A significant departure from the Bond norm is in the treatment of women. As with the one-liners that have become embedded or are lightly tossed away, Bond’s relationships with women have undergone a transformation. This is a Bond light-years away from the womanizing Connery, where women were interchangeable and disposable. This is the post-Casino Royale Bond that was once in love, and who can see women as individuals with brains and cunning as well as looks. There is some sexual activity, to be sure, but it is mostly perfunctory, both in terms of plot (a bored Bond trying to find himself again on a desert island) and presentation (a shower seat with as much heat as a snowman and with essentially no significance to the plot). Bérénice Marlohe is lovely and has a few touching moments as the damsel in distress, but it’s Naomie Harris as Bond’s partner agent who adds the freshest note. She’s beautiful, of course, but she’s also funny, great with a gun and a line, and is Bond’s equal without her strong individuality being compromised by becoming a romantic possibility (and hence a second banana) to Bond. Dench’s M (spoiler alert) clearly won’t be making any more appearances in a Bond film, and (another spoiler alert) her replacement won’t have the age, depth or acting ability that Dench provided. Sexual tension might be re-introduced, but the jury is still out on what the series will do with Bond’s escapades or romantic interests. After all, he’s known real love and now realizes that verbal flirtations are better off being ironic or used a vehicle for exchanging real information.
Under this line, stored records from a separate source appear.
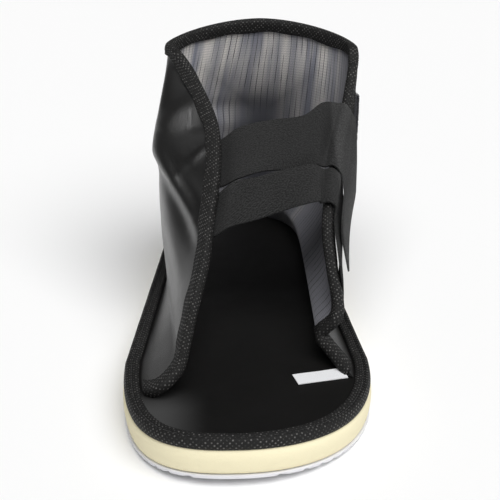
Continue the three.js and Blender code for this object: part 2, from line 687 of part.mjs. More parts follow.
// The label lies on the footbed.
const labelMesh = group.getObjectByName('label');
labelMesh.position.set(LABEL_PLACE.x * BALL_WIDTH, LABEL_PLACE.y * SOLE_LENGTH,
  UPPER_BASE + LABEL_THICKNESS / 2);
labelMesh.rotation.z = LABEL_PLACE.turn;

// The origin is at the bottom centre of the whole shoe.
const box = new THREE.Box3().setFromObject(group, true);
group.position.set(-(box.min.x + box.max.x) / 2, -(box.min.y + box.max.y) / 2, -box.min.z);
group.updateMatrixWorld(true);

export default group;
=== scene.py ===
"""Looks of an open-toed cast shoe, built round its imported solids.

Shapes are worked out in millimetres in the shoe's own frame, toe towards -Y and +Z up, by the
formulas of the solids, and become metres in the frame's place when a mesh is made. They leave the
solids at the creases, at both straps' edges, most of all at the flap, at the edge tape's width and
feet, and at one end of the label.
"""

import math

import bpy
import numpy as np
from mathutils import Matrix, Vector


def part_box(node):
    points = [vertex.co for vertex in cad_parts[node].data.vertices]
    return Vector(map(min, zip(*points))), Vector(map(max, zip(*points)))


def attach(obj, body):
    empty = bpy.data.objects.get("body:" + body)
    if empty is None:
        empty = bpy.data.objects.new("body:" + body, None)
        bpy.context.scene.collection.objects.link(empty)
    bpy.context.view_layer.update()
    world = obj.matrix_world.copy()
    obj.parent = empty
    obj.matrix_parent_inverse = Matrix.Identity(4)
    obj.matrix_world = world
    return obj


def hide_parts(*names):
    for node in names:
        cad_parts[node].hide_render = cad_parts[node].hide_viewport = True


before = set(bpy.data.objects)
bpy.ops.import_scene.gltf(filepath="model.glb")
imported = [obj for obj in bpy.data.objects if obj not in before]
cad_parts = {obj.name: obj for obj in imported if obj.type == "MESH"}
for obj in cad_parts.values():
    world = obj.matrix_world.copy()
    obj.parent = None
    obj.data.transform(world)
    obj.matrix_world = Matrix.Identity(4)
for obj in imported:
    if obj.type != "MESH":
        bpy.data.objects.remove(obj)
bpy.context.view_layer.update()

# Sizes of the shoe, in millimetres
SOLE_LENGTH = 290.0
BALL_WIDTH = 115.0
HEEL_WIDTH = 90.0
OUTSOLE_BASE = 0.8
LUG_DEPTH = 0.8
LUG_PITCH = 4.8
LUG_GROOVE = 1.6
MIDSOLE_THICKNESS = 11.2
MIDSOLE_SIDE_BULGE = 1.2
FOOTBED_THICKNESS = 3.0
TOE_SPRING = 4.0
HEEL_BEVEL = 1.2
UPPER_HEIGHT = 124.0
UPPER_WALL = 1.8
LEFT_FRONT_BOW = 7.0
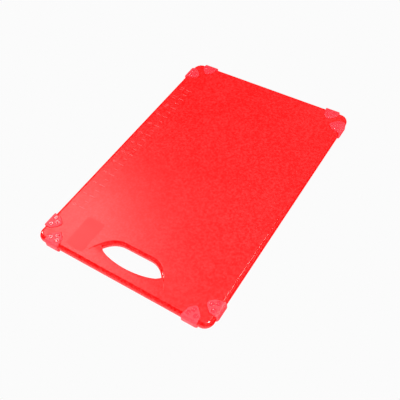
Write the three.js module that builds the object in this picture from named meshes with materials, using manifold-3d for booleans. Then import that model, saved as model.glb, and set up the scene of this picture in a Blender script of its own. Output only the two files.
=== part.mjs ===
// A reversible plastic cutting board with a hand hole at one end and a pair of soft grips at each
// corner. Millimetres, +Z up. The origin is at the middle of the footprint, on the surface that the
// feet stand on. The handle is at the -Y end.
import * as THREE from "three";
import { mergeVertices } from "three/addons/utils/BufferGeometryUtils.js";
import Module from "manifold-3d";

const wasm = await Module();
wasm.setup();

// Board
const boardLength = 457.2;
const boardWidth = 304.8;
const boardThickness = 12.7;
const cornerRadius = 15;
const partingFlat = 0.2; // left between the two half rounds of the edge

// How finely round stretches are faceted
const edgeSegments = 4;
const planSegments = 5;
const gripSegments = 2;
const profileSegments = 2;

// Hand hole: an arch, flat across the middle of its far side, holds a finger ramp on each face. Its
// rim is rounded from its outline on the faces to its waist, both given as the right-hand tip, two
// curve pulls and the end of the flat side.
const archOutline = [[67.4, -208], [57.2, -188.3], [44.5, -171], [22, -171]];
const archWaist = [[62.5, -210.5], [52.3, -190.8], [42.5, -176.5], [22, -176.5]];
const archRadius = 5.5;
const archSegments = 3;
const rampStartY = -208;

// The hole between the ramps has a near rim that bows towards the board's end.
const rimBow = 28; // how far the near rim runs level each way
const rimEndX = 54.5;
const rimEndY = -187.5;
const rimEndPull = -198;
const rampSlope = 0.28;
const overrun = 5; // how far a cutting solid runs past what it cuts

// Raised ruler marks and a raised blank label panel on the top face
const inch = 25.4;
const rulerInches = 12;
const rulerMiddleY = -0.8;
const tickWidth = 1.1;
const tickRise = 0.35;
const inchTick = [-129.3, -118.5];
const halfTick = [-127.7, -120.7];
const labelX = [-103.6, -71];
const labelY = [-216.8, -161.5];
const labelRise = 0.25;
const rootDepth = 1; // how far a raised detail is sunk into the slab to join it

// Grips. A grip's outline is the rounded hull of these circles, each [along the edge towards the
// corner, in from the edge, radius].
const gripCircles = [
  [-10.6, 0, 2],
  [8.6, 2.2, 4.2],
  [5.3, 8.2, 7.4],
  [-0.3, 16.6, 5.4],
  [-3.2, 11.5, 7],
];
const postPlaces = [
  [-5.7, 7.8],
  [-0.6, 15],
  [6.4, 8.2],
];
const endGripFromCorner = 30.8;
const nearSideGripFromCorner = 33.8;
const farSideGripFromCorner = 32;
const gripInset = 1.2; // how deep the grip sits in the board
const gripProud = 1.4; // how far a pad stands above the face
const wrapProud = 2; // how far the wrap stands out from the edge
const wrapRadius = 4.5;
const domeRadius = 3.2;
const domeFlat = 0.9;
const domeRise = 0.9;
const domeSegments = 2;
const postRadius = 2.2;
const postSides = 8;
const gap = 0.3; // clearance between neighbouring solids
const reach = 40; // how far an edge profile runs, in from the edge and each way along it

const boardUnder = gripProud + domeRise;
const boardTop = boardUnder + boardThickness;
const halfLength = boardLength / 2;
const halfWidth = boardWidth / 2;

const weldDistance = 1e-4;

function solidOf(geometry) {
  const bare = geometry.index ? geometry.toNonIndexed() : geometry.clone();
  bare.deleteAttribute("normal");
  bare.deleteAttribute("uv");
  const welded = mergeVertices(bare, weldDistance);
  return new wasm.Manifold(
    new wasm.Mesh({
      numProp: 3,
      vertProperties: welded.attributes.position.array,
      triVerts: new Uint32Array(welded.index.array),
    }),
  );
}

function geometryOf(solid) {
  const mesh = solid.getMesh();
  const geometry = new THREE.BufferGeometry();
  geometry.setAttribute("position", new THREE.BufferAttribute(mesh.vertProperties, mesh.numProp));
  geometry.setIndex(new THREE.BufferAttribute(mesh.triVerts, 1));
  const faceted = geometry.toNonIndexed();
  faceted.computeVertexNormals();
  return faceted;
}

// Extrudes a plan shape upwards between two heights.
function planSolid(shape, low, high, curveSegments = planSegments) {
  const depth = high - low;
  const geometry = new THREE.ExtrudeGeometry(shape, { depth, bevelEnabled: false, curveSegments });
  return solidOf(geometry.translate(0, 0, low));
}

// Extrudes a shape drawn in Y and Z along X, evenly about the middle.
function sideSolid(shape, halfSpan) {
  const options = { depth: 2 * halfSpan, bevelEnabled: false, curveSegments: profileSegments };
  const geometry = new THREE.ExtrudeGeometry(shape, options).translate(0, 0, -halfSpan);
  const turn = new THREE.Matrix4().makeBasis(
    new THREE.Vector3(0, 1, 0),
    new THREE.Vector3(0, 0, 1),
    new THREE.Vector3(1, 0, 0),
  );
  return solidOf(geometry.applyMatrix4(turn));
}

function boxSolid([x0, x1], [y0, y1], [z0, z1]) {
  const geometry = new THREE.BoxGeometry(x1 - x0, y1 - y0, z1 - z0);
  return solidOf(geometry.translate((x0 + x1) / 2, (y0 + y1) / 2, (z0 + z1) / 2));
}

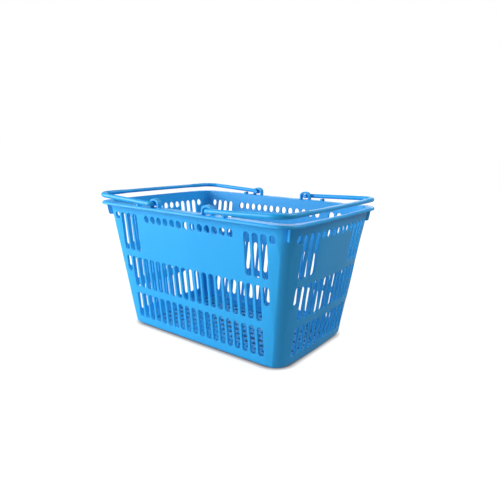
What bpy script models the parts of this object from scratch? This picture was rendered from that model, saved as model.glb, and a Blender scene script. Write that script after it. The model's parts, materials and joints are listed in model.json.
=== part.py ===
"""Shopping basket: a tapered, slotted tray with a flanged rim and two folding handles.

Metres, +Z up. The origin is the centre of the underside and the long side runs along X.
The tray is one moulding. Each handle is one moulding whose two pins turn in arched lugs
on the rim, so that it folds outwards onto the rim or lifts up to meet the other handle.
"""
import math

import bmesh
import bpy
from mathutils import Vector

# Tray wall: outer size at z = 0 in the middle of each side, and its growth per metre of height
BASE_HALF_LENGTH = 0.1834
BASE_HALF_WIDTH = 0.1129
LENGTH_DRAFT = 0.1367
WIDTH_DRAFT = 0.1240
WALL_BOW = 0.48
WALL_CORNER = 0.027
WALL = 0.0038
FLOOR = 0.003
BASE_EDGE_RADIUS = 0.008
FLOOR_EDGE_RADIUS = 0.006
EDGE_ANGLES = (0, 30, 60, 90)

# Rim: a flat flange with a lip turned down along its outer edge
RIM_TOP = 0.246
RIM_HALF_LENGTH = 0.220
RIM_HALF_WIDTH = 0.160
RIM_CORNER = 0.034
RIM_BOW = 0.12
FLANGE = 0.0025
LIP_HEIGHT = 0.005
LIP = 0.0022
RIM_EDGE = 0.001

# Outline resolution, and how quickly the bow of the end walls fades out towards x = 0
CORNER_STEPS = 5
SHORT_SIDE_STEPS = 6
BOW_POWER = 4

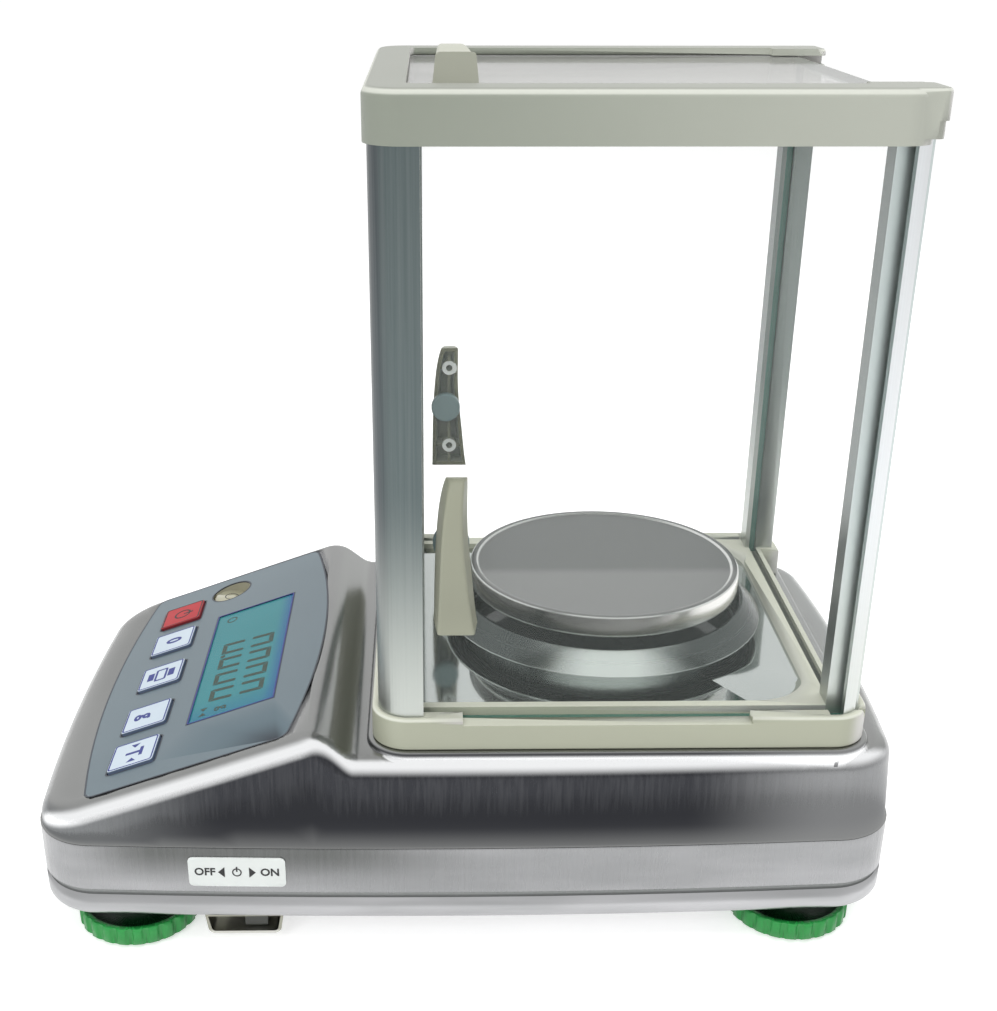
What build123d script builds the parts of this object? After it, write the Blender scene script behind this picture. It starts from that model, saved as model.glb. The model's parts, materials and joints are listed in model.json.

For the film nerds among us, Mendes has references to his own Road to Perdition, as well as to Hitchcock’s To Catch a Thief and North by Northwest, the latter often called “the first James Bond film” for its themes, opening sequence, and style. I’m sure subsequent viewings will produce more awareness of Mendez’ homages.

Skyfall brings resurrection, not just renewal, to the series, as it does to Bond himself in the plot. The promise is of better direction, stronger acting, deeper themes, and something of a less adolescent approach to sex and relationships. If that is the case, this is a good start. If not, it will be an unhappy missed opportunity.